Using or trying or smoking, according to the degree of ambiguity in the confession, can be casual, occasional, regular or even “all the time,” as the city of Toronto’s mayor, Rob Ford admitted on camera recently.

            Of course, in today’s Canada, the debate really is not whether a Prime Minister or wannabe Prime Minister or a colourful city mayor smokes a joint. The more serious issue is whether laws prohibiting smoking and/or possession for personal use should be repealed. Repeal would undoubtedly relieve the law-enforcement authorities of policing these relatively minor infractions and could perhaps, ultimately, render traffickers obsolete.

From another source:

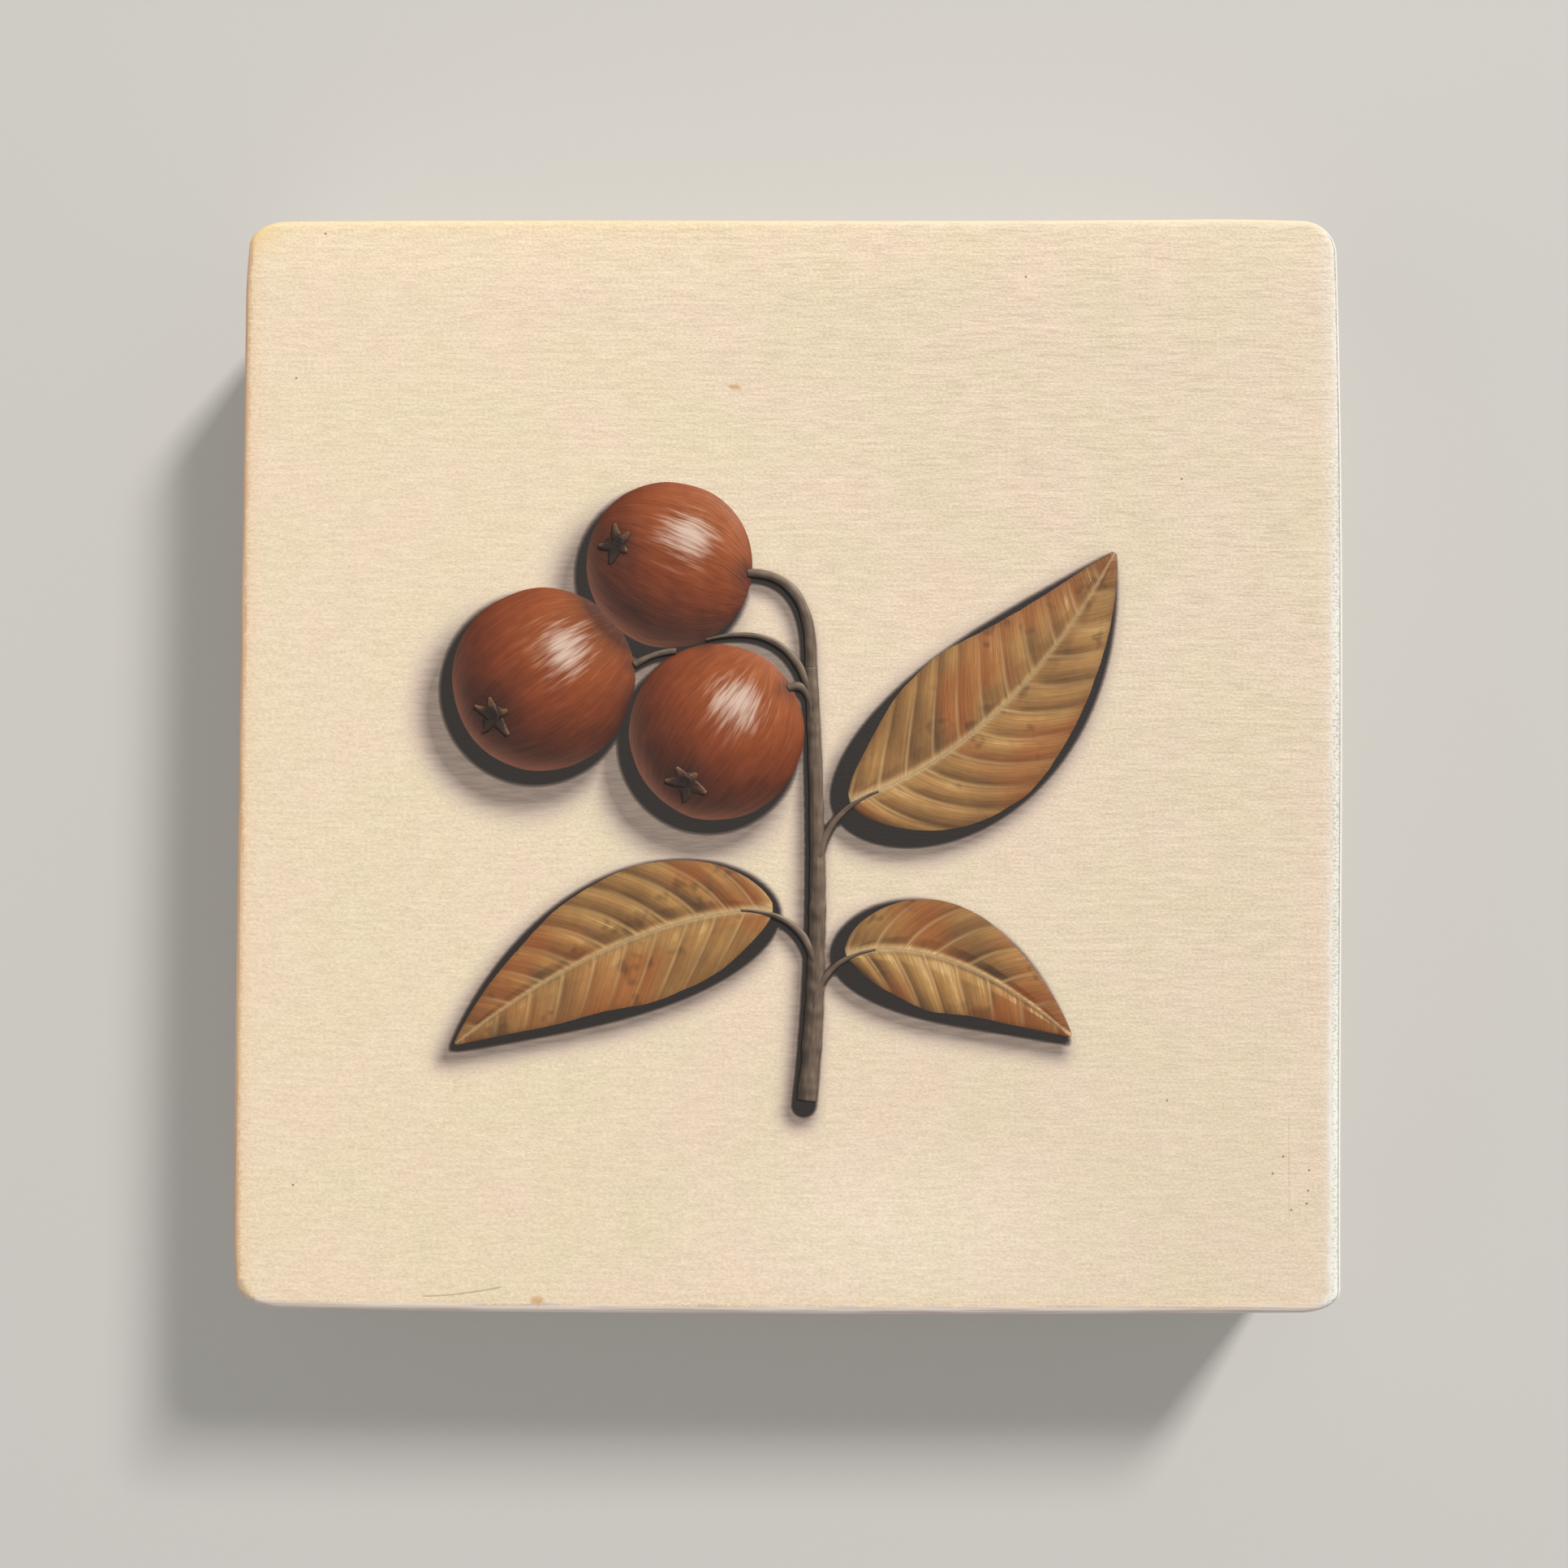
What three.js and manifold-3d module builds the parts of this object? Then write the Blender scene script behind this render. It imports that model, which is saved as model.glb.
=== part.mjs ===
// A small square painting panel, the kind that artists buy ready made: a thin plywood face board,
// glued on a shallow cradle of four wooden rails that meet in mitred corners.
// Millimetres, +Z up. The panel lies on its back. The rails' back edges are at Z 0, the face looks
// up, +Y is the top of the picture and the origin is the middle of the back.
import * as THREE from "three";
import { mergeVertices } from "three/addons/utils/BufferGeometryUtils.js";
import Module from "manifold-3d";

// Driving dimensions
const PANEL_SIDE = 101.6; // four inches, a stock size
const PANEL_DEPTH = 19; // from the back of the rails to the front of the face
const FACE_THICKNESS = 3; // three-ply birch
const RAIL_WIDTH = 10; // seen from the back
const CORNER_RADIUS = 3.5; // of the square's four corners, seen from the front
const FRONT_ROUNDING = 0.8; // sanded round the front edge of the face board
const CORNER_STEPS = 12; // flats in each quarter turn of a corner
const ROUNDING_STEPS = 4; // flats in the front edge's quarter round

const HALF_SIDE = PANEL_SIDE / 2;
const RAIL_HEIGHT = PANEL_DEPTH - FACE_THICKNESS;
const CORNER_CENTRE = HALF_SIDE - CORNER_RADIUS;
const HOLLOW_HALF = HALF_SIDE - RAIL_WIDTH;

// Finishes, as plain colours
const creamPaint = new THREE.MeshStandardMaterial({
  color: 0xecdabe,
  roughness: 0.75,
  metalness: 0,
});
const bareWood = new THREE.MeshStandardMaterial({
  color: 0xd9b98a,
  roughness: 0.8,
  metalness: 0,
});

const wasm = await Module();
wasm.setup();

// A closed three.js geometry as a manifold-3d solid
function solidFrom(geometry) {
  const bare = geometry.clone();
  bare.deleteAttribute("normal");
  bare.deleteAttribute("uv");
  const merged = mergeVertices(bare);
  return new wasm.Manifold(
    new wasm.Mesh({
      numProp: 3,
      vertProperties: merged.attributes.position.array,
      triVerts: new Uint32Array(merged.index.array),
    }),
  );
}

// A manifold-3d solid as a flat-shaded three.js geometry
function geometryFrom(solid) {
  const mesh = solid.getMesh();
  const geometry = new THREE.BufferGeometry();
  geometry.setAttribute("position", new THREE.BufferAttribute(mesh.vertProperties, 3));
  geometry.setIndex(new THREE.BufferAttribute(mesh.triVerts, 1));
  const flat = geometry.toNonIndexed();
  flat.computeVertexNormals();
  return flat;
}

// The panel's outline: a square with four round corners
function panelOutline() {
  const outline = new THREE.Shape();
  [0, 1, 2, 3].forEach((quarter) => {
    const start = (quarter * Math.PI) / 2;
    const right = quarter === 0 || quarter === 3;
    const top = quarter < 2;
    outline.absarc(
      right ? CORNER_CENTRE : -CORNER_CENTRE,
      top ? CORNER_CENTRE : -CORNER_CENTRE,
      CORNER_RADIUS,
      start,
      start + Math.PI / 2,
      false,
    );
  });
  outline.closePath();
  return outline;
}

// The face board. Its front edge is rounded over all the way round, and its back is cut flat.
// The extrusion is rounded at both ends and runs past the back, where the cut takes it off.
function faceBoard() {
  const spare = 1;
  const straight = FACE_THICKNESS - FRONT_ROUNDING + spare;
  const rounded = new THREE.ExtrudeGeometry(panelOutline(), {
    depth: straight,
    curveSegments: CORNER_STEPS,
    bevelEnabled: true,
    bevelThickness: FRONT_ROUNDING,
    bevelSize: FRONT_ROUNDING,
    bevelOffset: -FRONT_ROUNDING,
    bevelSegments: ROUNDING_STEPS,
  });
  rounded.translate(0, 0, -spare);
  const kept = new THREE.BoxGeometry(2 * PANEL_SIDE, 2 * PANEL_SIDE, 2 * FACE_THICKNESS);
  kept.translate(0, 0, FACE_THICKNESS);
  const board = solidFrom(rounded).intersect(solidFrom(kept));
  const mesh = new THREE.Mesh(geometryFrom(board), creamPaint);
  mesh.name = "face_board";
  mesh.position.z = RAIL_HEIGHT;
  return mesh;
}

// The top rail seen from the front. Each end is half of a round corner and a 45 degree mitre.
function railOutline() {
  const mitre = Math.PI / 4;
  const outline = new THREE.Shape();
  outline.moveTo(-HOLLOW_HALF, HOLLOW_HALF);
  outline.lineTo(HOLLOW_HALF, HOLLOW_HALF);
  outline.absarc(CORNER_CENTRE, CORNER_CENTRE, CORNER_RADIUS, mitre, 2 * mitre, false);
  outline.absarc(-CORNER_CENTRE, CORNER_CENTRE, CORNER_RADIUS, 2 * mitre, 3 * mitre, false);
  outline.closePath();
  return outline;
}

// One rail of the cradle: the top rail, turned by quarter turns into its place
function cradleRail(name, quarterTurns) {
  const bar = new THREE.ExtrudeGeometry(railOutline(), {
    depth: RAIL_HEIGHT,
    curveSegments: CORNER_STEPS / 2,
    bevelEnabled: false,
  });
  const mesh = new THREE.Mesh(bar, bareWood);
  mesh.name = name;
  mesh.rotation.z = (quarterTurns * Math.PI) / 2;
  return mesh;
}

// The cradle: four rails round a square hollow that is open at the back
function cradle() {
  const group = new THREE.Group();
  ["top_rail", "left_rail", "bottom_rail", "right_rail"].forEach((name, turns) => {
    group.add(cradleRail(name, turns));
  });
  return group;
}

const panel = new THREE.Group();
panel.name = "painting_panel";
panel.add(faceBoard());
panel.add(cradle());

export default panel;
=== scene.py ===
# %% [markdown]
# # A small painted wood panel
# Artists buy panels like this one ready made. A sheet of thin birch plywood is glued on a shallow
# cradle of four mitred rails, the edges are sanded round, and a cream ground is brushed over the
# face and down the sides. A small picture is painted on it, here a sprig of berries and leaves.
# The model that this script loads has the true sizes of the board and the rails. The script gives
# each of them a finer mesh and a finish, and adds what is only a coat on the real thing: the ground
# and the paint.

import math

import bmesh
import bpy
import numpy as np
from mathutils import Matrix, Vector, noise


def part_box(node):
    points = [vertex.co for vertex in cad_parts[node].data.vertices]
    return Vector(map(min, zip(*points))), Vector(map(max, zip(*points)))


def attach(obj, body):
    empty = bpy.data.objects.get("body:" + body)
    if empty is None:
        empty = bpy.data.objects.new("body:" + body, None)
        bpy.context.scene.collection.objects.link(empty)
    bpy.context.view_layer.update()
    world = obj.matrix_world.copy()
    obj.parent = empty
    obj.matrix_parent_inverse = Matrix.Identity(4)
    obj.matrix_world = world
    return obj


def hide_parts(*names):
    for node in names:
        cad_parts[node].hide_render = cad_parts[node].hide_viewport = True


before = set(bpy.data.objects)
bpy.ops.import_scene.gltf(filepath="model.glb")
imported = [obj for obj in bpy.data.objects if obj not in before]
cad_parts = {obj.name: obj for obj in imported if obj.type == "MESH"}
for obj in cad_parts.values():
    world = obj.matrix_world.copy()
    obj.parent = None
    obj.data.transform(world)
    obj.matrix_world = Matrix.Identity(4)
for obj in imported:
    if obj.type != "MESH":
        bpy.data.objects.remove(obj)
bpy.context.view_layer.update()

# %% [markdown]
# ## Measures
# Everything below is written in millimetres, because a panel maker thinks in them, and turned into
# Blender's metres when a mesh is made. The main sizes are read from the model, so that nothing has
# to be fitted to it afterwards.

# %% Read the main sizes
MM = 0.001
board_low, board_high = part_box("face_board")
rail_low, rail_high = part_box("top_rail")
HALF = board_high.x / MM
FACE = board_high.z / MM
BOARD_BACK = board_low.z / MM
RAIL_WIDTH = (rail_high.y - rail_low.y) / MM
FRONT_ROUNDING = 0.8
print(f"panel {2 * HALF:.1f} mm square, {FACE:.1f} mm deep, rails {RAIL_WIDTH:.1f} mm wide")

# %% [markdown]
# ## The camera
# The photograph looks straight down on the panel from close above it. A lens and a place were
# fitted to the four edges of the panel in it. They put the camera about 180 mm over the face, a
# little nearer to the bottom edge, which is why that edge looks longer than the top one.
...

            For many, however, legalizing pot could be a step too far, the beginning of the slide toward legalization of “harder” drugs. On the other hand, fall-out from legalizing the hard drugs might be much more benign than doomsters suppose, considering that a major consequence of the legal prohibition of hard drugs, as well as of marijuana, is fostering the creation and maintenance of criminal cartels that cause more harm to individual lives and to society than the drugs themselves.

            Troublesome and complex, no doubt, but these are issues that need thorough debate if we are to achieve best solutions.

Tell Fren Tru



PS: As I finish writing this post, I hear that police in Toronto have been busy raiding a grow-op planted within innocent-looking corn-rows in a farmer’s field in the northern suburbs. The street value of the 600 plants confiscated was an estimated $2m. Meanwhile, the state of Washington in America is writing rules regulating the location of outlets out of which pot can be legally sold in the state.